:: Exercise input ::
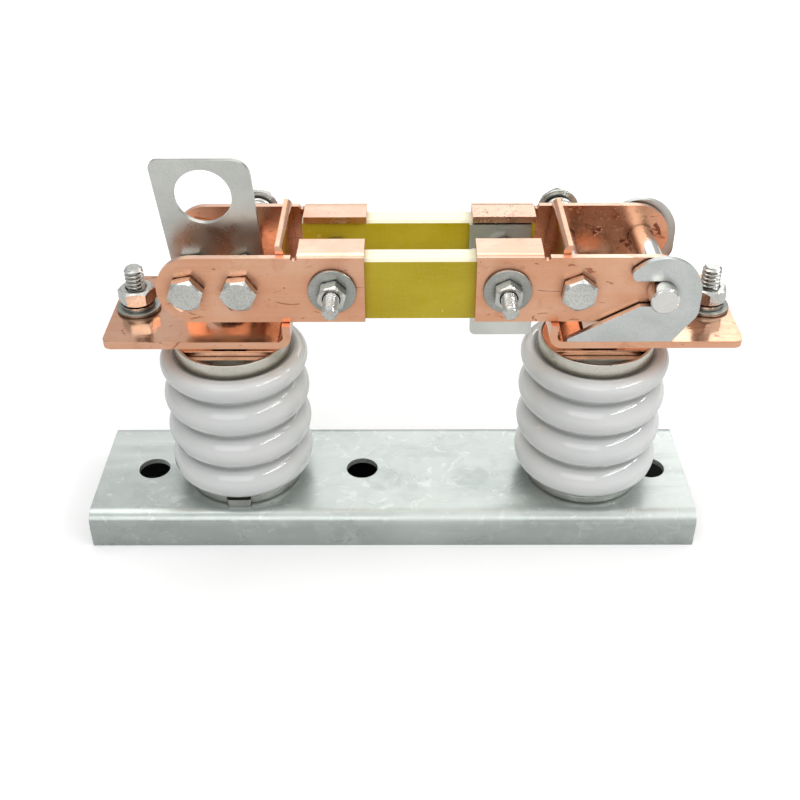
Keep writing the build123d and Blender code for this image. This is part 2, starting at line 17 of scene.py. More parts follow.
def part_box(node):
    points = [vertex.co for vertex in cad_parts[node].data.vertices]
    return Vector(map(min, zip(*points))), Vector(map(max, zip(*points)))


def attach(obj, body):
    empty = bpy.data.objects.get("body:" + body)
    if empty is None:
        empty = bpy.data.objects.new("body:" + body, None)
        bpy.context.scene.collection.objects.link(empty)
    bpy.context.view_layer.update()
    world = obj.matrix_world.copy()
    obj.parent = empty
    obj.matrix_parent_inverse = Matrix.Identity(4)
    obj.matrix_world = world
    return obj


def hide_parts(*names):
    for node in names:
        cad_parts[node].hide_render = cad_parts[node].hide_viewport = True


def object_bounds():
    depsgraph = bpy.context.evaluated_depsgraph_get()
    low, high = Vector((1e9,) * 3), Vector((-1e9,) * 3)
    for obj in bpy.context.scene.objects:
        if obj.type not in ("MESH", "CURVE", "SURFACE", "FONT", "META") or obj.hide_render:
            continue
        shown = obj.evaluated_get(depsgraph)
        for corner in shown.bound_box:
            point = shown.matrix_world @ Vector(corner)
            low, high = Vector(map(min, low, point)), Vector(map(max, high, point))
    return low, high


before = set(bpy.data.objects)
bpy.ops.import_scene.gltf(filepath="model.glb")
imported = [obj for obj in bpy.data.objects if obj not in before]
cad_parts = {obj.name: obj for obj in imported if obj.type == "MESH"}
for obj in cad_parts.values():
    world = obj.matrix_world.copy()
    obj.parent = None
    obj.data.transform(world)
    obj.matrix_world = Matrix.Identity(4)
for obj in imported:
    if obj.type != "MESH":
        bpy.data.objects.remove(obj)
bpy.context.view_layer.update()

mm = 0.001

# %% [markdown]
# ## Short calls for procedural finishes
#
# Every finish on this switch is worked out by shader nodes from the object's own coordinates, so it needs
# no image and moves with its piece. Wiring nodes by hand is long, so a small class keeps the shader of one
# material and offers one call for each kind of pattern: soft clouds, stretched scratches, sharp specks,
# crystal cells, colour ramps and bumps. A node group could do the same, but a class is easier to read. The
# floor and the world have nodes but no such shader, so the calls that they share with the finishes stand in
# a class of their own, and a finish adds those that set its shader.

# %% A finish and its patterns
def rgb(red, green, blue):
    """Linear colour from display values of 0 to 255."""
    def linear(value):
        value /= 255
        return value / 12.92 if value <= 0.04045 else ((value + 0.055) / 1.055) ** 2.4
    return (linear(red), linear(green), linear(blue), 1)


def grey(light):
    return (light, light, light, 1)


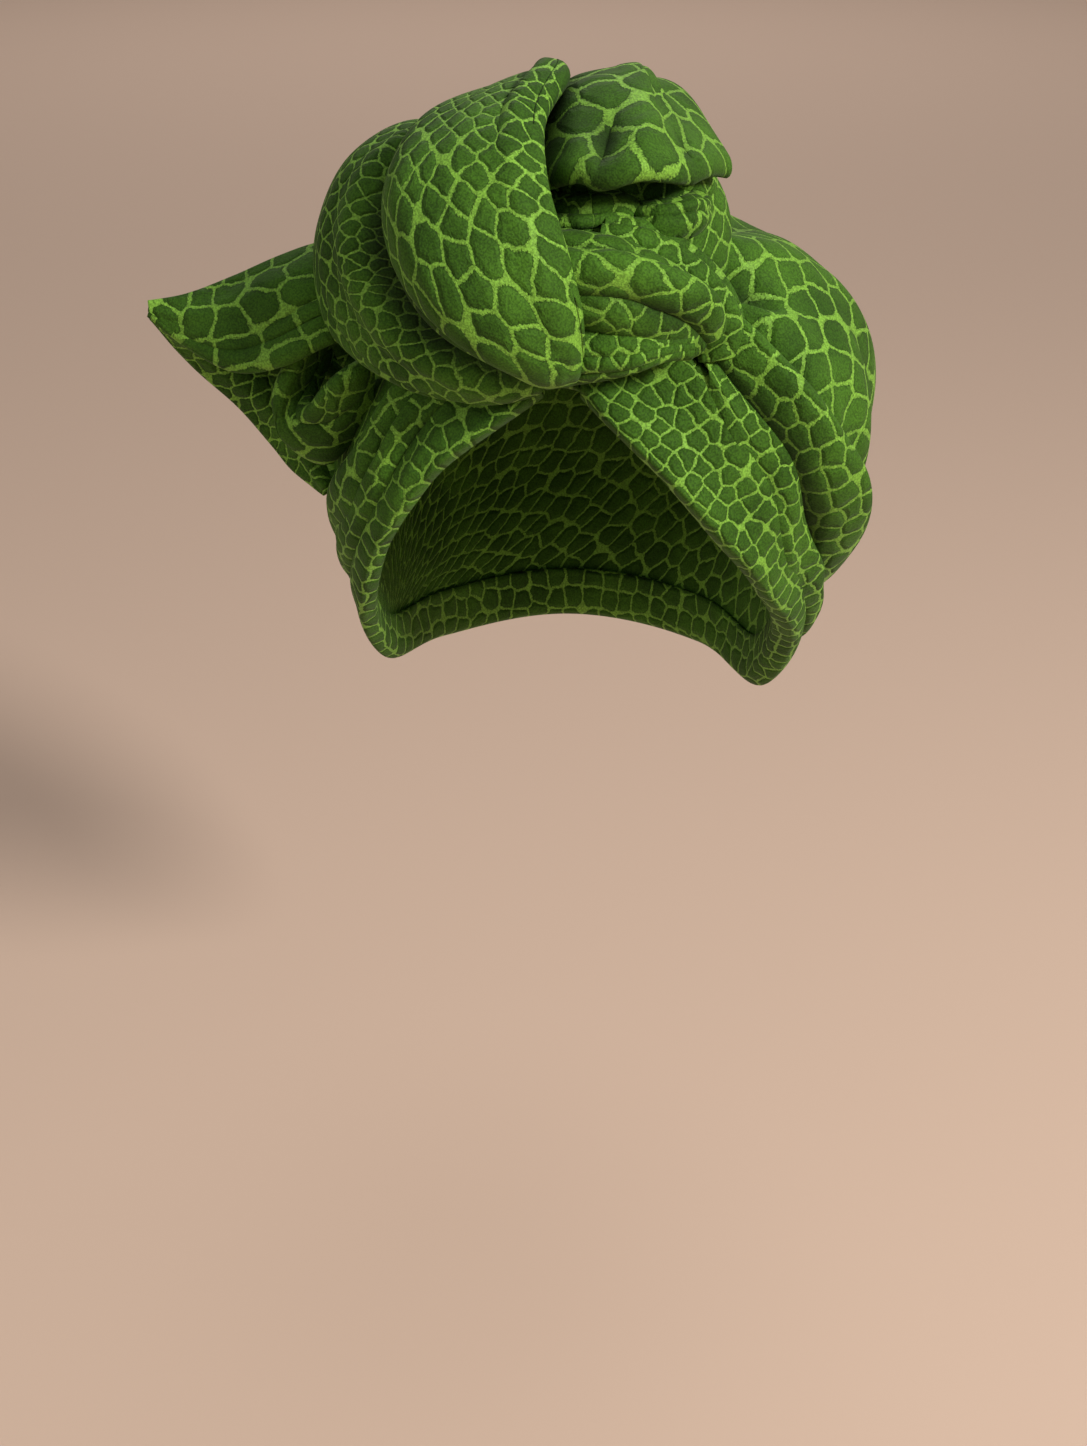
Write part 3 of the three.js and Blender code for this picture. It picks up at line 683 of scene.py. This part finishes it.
# Painted shadow colour for the thin line just inside each cell's border.
PAINTED_CELL_SHADOW = (0.5, 0.55, 0.5, 1)
WHITE = (1.0, 1.0, 1.0, 1)
FLOOR_COLOUR = (0.535, 0.395, 0.312, 1)
WEAVE_SCALE = 1500
CLOUD_SCALE = 38
BORDER_LEAST = 0.03
BORDER_SPREAD = 0.06
PATTERN_BEND = 0.42
PATTERN_TEETH = 0.1
PATTERN_SPREAD = 0.5
RAISED = 0.0011
RAISED_STRENGTH = 0.65
ROUGH_BORDER = 0.6
ROUGH_CELL = 0.78
SHEEN = 0.04
SHEEN_ROUGHNESS = 0.5
SHEEN_TINT = (0.75, 0.95, 0.6, 1)
SHINE = 0.16
FLOOR_ROUGHNESS = 0.9


def cloth_material():
    material = bpy.data.materials.new("scale_cloth")
    material.use_nodes = True
    nodes, links = material.node_tree.nodes, material.node_tree.links
    nodes.clear()

    def node(kind, **values):
        made = nodes.new(kind)
        for key, value in values.items():
            if hasattr(made, key):
                setattr(made, key, value)
            else:
                made.inputs[key.replace("_", " ")].default_value = value
        return made

    def maths(operation, a, b=0.0, c=0.0):
        made = node("ShaderNodeMath", operation=operation)
        for socket, value in zip(made.inputs, (a, b, c)):
            if isinstance(value, (int, float)):
                socket.default_value = value
            else:
                links.new(value, socket)
        return made.outputs[0]

    def ramp(value, low, high, start=0.0, end=1.0):
        made = node("ShaderNodeMapRange", interpolation_type="SMOOTHSTEP")
        for socket, number in zip(made.inputs[1:5], (low, high, start, end)):
            socket.default_value = number
        links.new(value, made.inputs[0])
        return made.outputs[0]

    def noise(source, scale, detail=2.0):
        made = node("ShaderNodeTexNoise", noise_dimensions="3D", Scale=scale, Detail=detail)
        links.new(source, made.inputs["Vector"])
        return made

    def mix(share, a, b, blend="MIX"):
        made = node("ShaderNodeMix", data_type="RGBA", blend_type=blend)
        for socket, value in ((made.inputs[0], share), (made.inputs[6], a), (made.inputs[7], b)):
            if isinstance(value, (tuple, float)):
                socket.default_value = value
            else:
                links.new(value, socket)
        return made.outputs[2]

    def moved(source, shift, amount):
        centred = node("ShaderNodeVectorMath", operation="SUBTRACT")
        links.new(shift, centred.inputs[0])
        centred.inputs[1].default_value = (0.5, 0.5, 0.5)
        scaled = node("ShaderNodeVectorMath", operation="SCALE")
        links.new(centred.outputs[0], scaled.inputs[0])
        scaled.inputs["Scale"].default_value = amount
        added = node("ShaderNodeVectorMath", operation="ADD")
        links.new(source, added.inputs[0])
        links.new(scaled.outputs[0], added.inputs[1])
        return added.outputs[0]

    cells = node("ShaderNodeUVMap", uv_map="cells").outputs["UV"]
    place = node("ShaderNodeTexCoord").outputs["Object"]
    bent = moved(cells, noise(cells, 1.3).outputs["Color"], PATTERN_BEND)
    toothed = moved(bent, noise(cells, 11, 3).outputs["Color"], PATTERN_TEETH)
    spread = {"voronoi_dimensions": "2D", "Scale": 1.0, "Randomness": PATTERN_SPREAD}
    edge = node("ShaderNodeTexVoronoi", feature="DISTANCE_TO_EDGE", **spread)
    near = node("ShaderNodeTexVoronoi", feature="F1", **spread)
    for made in (edge, near):
        links.new(toothed, made.inputs["Vector"])
    wide = maths("MULTIPLY", noise(cells, 2.2).outputs["Fac"], BORDER_SPREAD)
    inside = maths("SUBTRACT", maths("SUBTRACT", edge.outputs["Distance"], BORDER_LEAST), wide)
    corner = maths("MULTIPLY", maths("SUBTRACT", 0.6, near.outputs["Distance"]), 0.9)
    scale = maths("SMOOTH_MIN", inside, corner, 0.05)
    cell = ramp(scale, -0.012, 0.022)
    dome = ramp(scale, -0.03, 0.2)
    rim = maths("SUBTRACT", 1.0, ramp(maths("ABSOLUTE", scale), 0.0, 0.05))
    fleck = ramp(noise(cells, 19, 2).outputs["Fac"], 0.5, 0.62)
    weave = noise(place, WEAVE_SCALE, 2).outputs["Fac"]
    cloud = noise(place, CLOUD_SCALE, 2).outputs["Fac"]

    dark = mix(ramp(cloud, 0.3, 0.7), CELL_DARK, CELL_LIGHT)
    bright = mix(maths("MULTIPLY", fleck, rim), BORDER, BORDER_FLECK)
    colour = mix(cell, bright, dark)
    grain = mix(ramp(weave, 0.32, 0.68), GRAIN_DARK, GRAIN_LIGHT)
    colour = mix(1.0, colour, grain, "MULTIPLY")
    # Painted shade from folds, grooves and rolled edges darkens the base colour.
    painted_fold_shade = node("ShaderNodeAttribute", attribute_name="shade").outputs["Color"]
    colour = mix(1.0, colour, painted_fold_shade, "MULTIPLY")
    # Painted shadow: a thin darker line just inside each cell's border, standing in for the shadow of the
    # puffed cells.
    painted_cell_shadow = mix(maths("MULTIPLY", rim, cell), WHITE, PAINTED_CELL_SHADOW)
    colour = mix(1.0, colour, painted_cell_shadow, "MULTIPLY")

    height = maths("ADD", dome, maths("MULTIPLY", weave, 0.35))
    height = maths("SUBTRACT", height, maths("MULTIPLY", maths("MULTIPLY", fleck, rim), 0.5))
    bump = node("ShaderNodeBump", Strength=RAISED_STRENGTH, Distance=RAISED)
    links.new(height, bump.inputs["Height"])
    shader = node("ShaderNodeBsdfPrincipled")
    links.new(colour, shader.inputs["Base Color"])
    links.new(bump.outputs[0], shader.inputs["Normal"])
    links.new(ramp(cell, 0, 1, ROUGH_BORDER, ROUGH_CELL), shader.inputs["Roughness"])
    shader.inputs["Sheen Weight"].default_value = SHEEN
    shader.inputs["Sheen Roughness"].default_value = SHEEN_ROUGHNESS
    shader.inputs["Sheen Tint"].default_value = SHEEN_TINT
    shader.inputs["Specular IOR Level"].default_value = SHINE
    output = node("ShaderNodeOutputMaterial")
    links.new(shader.outputs[0], output.inputs["Surface"])
    return material


def floor_material():
    material = bpy.data.materials.new("floor_paper")
    material.use_nodes = True
    shader = material.node_tree.nodes["Principled BSDF"]
    shader.inputs["Base Color"].default_value = FLOOR_COLOUR
    shader.inputs["Roughness"].default_value = FLOOR_ROUGHNESS
    return material


def seat(bearing, above, lift):
    return on_crown(np.array(bearing), np.array(above), np.array(lift))


KNOT_SEAT = seat(-6.0, 58.0, float(CLOTH))
TAIL_SEAT = seat(-70.0, 40.0, 0.0)
cloth = cloth_material()


def dress(piece, node):
    """Cloth on a piece: the cloth material, the piece attached to the root, and the part it stands for
    hidden.
    """
    piece.data.materials.append(cloth)
    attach(piece, "root")
    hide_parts(node)


def knot(name, table, size_rows, flat, area=None, **options):
    piece = fold_piece(name + "_cloth", table, KNOT_SEAT, KNOT_SIZE, size_rows, **options)
    dress(piece, name)


def tail(name, table, size_rows, flat, area=None, **options):
    piece = fold_piece(name + "_cloth", table, TAIL_SEAT, TAIL_SIZE, size_rows, **options)
    dress(piece, name)


def band(name, table, size_rows, flat, **options):
    piece = band_piece(name + "_cloth", table, size_rows, **options)
    dress(piece, name)


dress(crown_piece(), "crown")
band("band_lower", BAND_LOWER, LOWER_CELLS, (0.056, 0.67), seed=2, wave=0.5, fullness=0.6,
     hem=True)
band("band_middle", BAND_MIDDLE, MIDDLE_CELLS, (0.038, 0.635), seed=3)
band("band_upper", BAND_UPPER, [[9, 9, 11]], (0.046, 0.65), seed=4, wave=0.7)

knot("knot_core", KNOT_CORE, [[9, 9, 9]], (0.16, 0.15), curl=(6, 6), seed=5, n=(60, 40), layers=1)
knot("knot_drape", KNOT_DRAPE, DRAPE_CELLS, (0.1, 0.25), area=0.021, curl=(2.5, 3), seed=6, n=(220, 90),
     dim=0.7, lines=DRAPE_LINES)
knot("knot_roll", KNOT_ROLL, ROLL_CELLS, (0.12, 0.23), area=0.02, curl=(3, 3), seed=7, n=(200, 80),
     lines=ROLL_LINES)
knot("knot_lobe", KNOT_LOBE, [[14.5, 14.5, 15]], (0.185, 0.08), curl=(2.5, 3), seed=8, n=(140, 110),
     fan=True, turn=30, wave=0.9, lines=LOBE_LINES)
knot("knot_side", KNOT_SIDE, [[7, 7, 7]], (0.06, 0.05), curl=(2, 2), seed=9, n=(90, 60),
     lines=SIDE_LINES)
knot("knot_twist", KNOT_TWIST, TWIST_CELLS, (0.08, 0.075), curl=(3, 3), seed=10, n=(110, 60),
     lines=TWIST_LINES)
knot("knot_twist_upper", KNOT_TWIST_UPPER, [[6, 6, 8]], (0.057, 0.068), curl=(2, 2), seed=11, n=(90, 50),
     lines=TWIST_UPPER_LINES)
knot("knot_leaf", KNOT_LEAF, [[7, 7, 8]], (0.042, 0.04), curl=(2, 2), seed=12, n=(90, 60),
     lines=LEAF_LINES)
knot("knot_coil", KNOT_COIL, [[7, 7, 8]], (0.043, 0.032), curl=(2, 2), seed=13, n=(90, 60),
     lines=COIL_LINES)
knot("knot_tuck", KNOT_TUCK, [[6, 6, 7]], (0.047, 0.048), curl=(2, 2), seed=14, n=(60, 50),
     lines=TUCK_LINES)

tail("tail_top", TAIL_TOP, TAIL_CELLS, (0.065, 0.085), area=0.0045, curl=(1.6, 2), seed=15, n=(110, 60),
     turn=0, lines=TAIL_TOP_LINES)
tail("tail_under", TAIL_UNDER, [[7, 7, 7]], (0.066, 0.1), area=0.005, curl=(1.6, 1.6), seed=16, n=(90, 50),
     lines=TAIL_UNDER_LINES)
tail("tail_loop", TAIL_LOOP, [[8, 8, 9]], (0.045, 0.08), curl=(1.6, 1.6), seed=17, n=(110, 40),
     lines=TAIL_LOOP_LINES)
tail("tail_curl", TAIL_CURL, [[8, 8, 8]], (0.023, 0.024), curl=(1, 1), seed=18, n=(50, 30))

# Floor, light and camera

FLOOR = -0.465
FLOOR_HALF_WIDTH = 14
FLOOR_DEPTHS = [-12, 0, 2, 4, 8, 9.5, 10.5, 11.5, 12, 12.3, 12.5]
FLOOR_HEIGHTS = [0, 0, 0, 0, 0.02, 0.1, 0.35, 1.0, 2.0, 4.0, 7.0]
WARM = (1.0, 0.95, 0.88)
SOFT = (1.0, 0.98, 0.95)
STUDIO = (1.0, 0.96, 0.92)
STUDIO_STRENGTH = 0.36
CAMERA_PLACE = (-0.012, -0.640, 0.145)
CAMERA_DOWN = 27.1
CAMERA_LENS = 44.8
CAMERA_SENSOR = 36


def floor_object():
    """A wide floor that rises far behind into a plain backdrop."""
    sides = (-FLOOR_HALF_WIDTH, FLOOR_HALF_WIDTH)
    rows = [[[x, y, FLOOR + h] for x in sides] for y, h in zip(FLOOR_DEPTHS, FLOOR_HEIGHTS)]
    points = np.array(rows) / METRES
    piece = grid_object("floor", points, points[..., :2] * 0)
    piece.data.materials.append(floor_material())


def area_light(name, place, aim, size, power, colour):
    data = bpy.data.lights.new(name, "AREA")
    data.shape = "DISK"
    data.size = size
    data.energy = power
    data.color = colour
    lamp = bpy.data.objects.new(name, data)
    lamp.location = place
    away = np.array(place) - np.array(aim)
    tilt = math.atan2(math.hypot(away[0], away[1]), away[2])
    lamp.rotation_euler = (tilt, 0, math.atan2(away[0], -away[1]))
    bpy.context.scene.collection.objects.link(lamp)


floor_object()
area_light("key", (1.4, -1.3, 1.05), (0, 0, 0), 0.45, 62, WARM)
area_light("fill", (-1.6, -1.5, 0.7), (-0.05, 0, 0), 1.0, 7, SOFT)
area_light("top", (0.3, 0.2, 1.9), (0, 0, 0), 1.0, 5, SOFT)
area_light("backdrop", (0, 5.0, 3.4), (0, 5.1, FLOOR), 4.0, 85, STUDIO)

world = bpy.data.worlds.new("studio")
world.use_nodes = True
world.node_tree.nodes["Background"].inputs["Color"].default_value = (*STUDIO, 1)
world.node_tree.nodes["Background"].inputs["Strength"].default_value = STUDIO_STRENGTH
bpy.context.scene.world = world
bpy.context.scene.view_settings.view_transform = "Standard"

camera_data = bpy.data.cameras.new("camera")
camera_data.sensor_width = CAMERA_SENSOR
camera_data.lens = CAMERA_LENS
camera = bpy.data.objects.new("camera", camera_data)
camera.location = CAMERA_PLACE
camera.rotation_euler = (math.radians(90 - CAMERA_DOWN), 0, 0)
bpy.context.scene.collection.objects.link(camera)
bpy.context.scene.camera = camera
:::
#### Your goal:
State the count of lines with the word "collection" in them, and write nothing else.

#### Exercise response:
3